The Four Biofuels Tests Airline Aircraft Engine Feedstock
Virgin Airlines B747 GE coconut oil, babassu oil
Air New Zealand B747 Rolls-Royce jatropha oil
Continental B737 CFM jatropha oil, algae
Japan Airlines B747 Pratt camelina, jatropha, algae
The airlines say they plan to use only second-generation biofuels, that is fuels from plants that are not staple foods, such as corn or sugar cane, indeed are not even food. Camelina is now used as a rotation crop, planted on land that is allowed to lie fallow to absorb moisture in dry-wheat-growing areas. The crop itself does not require much water.
Of course, any plants grown on arable, or even marginally arable land, could be in competition with food stuffs. In Theory camelina could become so lucrative that farmers would convert wheat growing land to camelina, instead of simply planting it on fallow land.
Perhaps the only true second-generation biofuel in the mix is algae oil. It is grown on the surface of open ponds. It is also said to be 100% carbon-free. The drawback is that there isn’t much of the stuff available, and it is unlikely that there will be in the near future.
Sapphire Energy, one of several new companies working to produce jet fuel from algae oil as a alternative fuel, projects producing 10,000 barrels a day in five years. But that is almost literally a drop in the bucket compared to the mount of petroleum-based jet fueled consumed every day.
The airlines began to look seriously at potential new fuel sources when crude oil prices went through the roof last summer leading some airlines to file for bankruptcy and caused other to find ways to cut costs or impose fuel surcharges. Although prices have slackened considerably, the industry does not want to get burned again.

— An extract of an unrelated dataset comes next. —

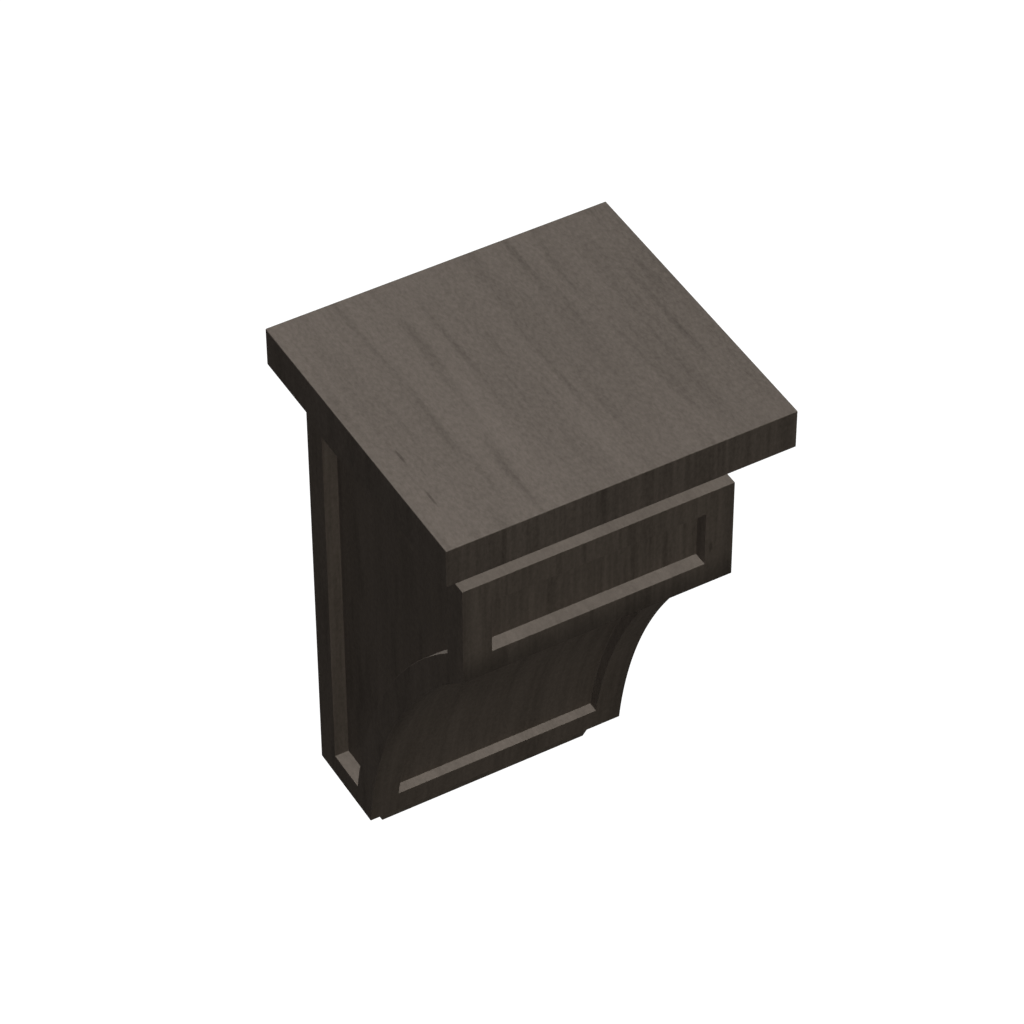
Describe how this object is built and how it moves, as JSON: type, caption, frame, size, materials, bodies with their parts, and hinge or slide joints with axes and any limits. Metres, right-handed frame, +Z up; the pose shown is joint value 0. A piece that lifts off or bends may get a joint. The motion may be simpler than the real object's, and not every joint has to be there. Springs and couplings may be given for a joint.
{
  "type": "recessed corbel",
  "caption": "Wall corbel of dark stained wood: an overhanging cap board on a panelled block that sweeps back in a cove to a tapered foot.",
  "frame": {"origin": "middle of the body's back face, where the corbel is fixed to its wall", "axes": "+Z up, +Y into the wall (out of the back face), -Y towards the front, +X to the right of someone facing the corbel"},
  "size_m": [0.1524, 0.1425, 0.2641],
  "materials": {
    "cap_wood": "dark grey-brown stain, satin lacquer",
    "body_wood": "dark grey-brown stain, satin lacquer",
    "foot_wood": "dark grey-brown stain, satin lacquer"
  },
  "bodies": {
    "root": {"cap": "cap_wood", "body": "body_wood", "foot": "foot_wood"}
  },
  "joints": []
}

All the demonstration flights were taken on jets made by Boeing which has been coordinating all of the tests. "We’re the common thread, enabling the [biofuels] industry," said Darren Morgan, Director of Biofuels Strategy for the Boeing Commercial Aircraft Co. "We help bring feed stock and fuel processors and airlines together." He noted that there had been no untoward incidents in the four demonstration flights so far. "The fuels have met or exceeded expectations."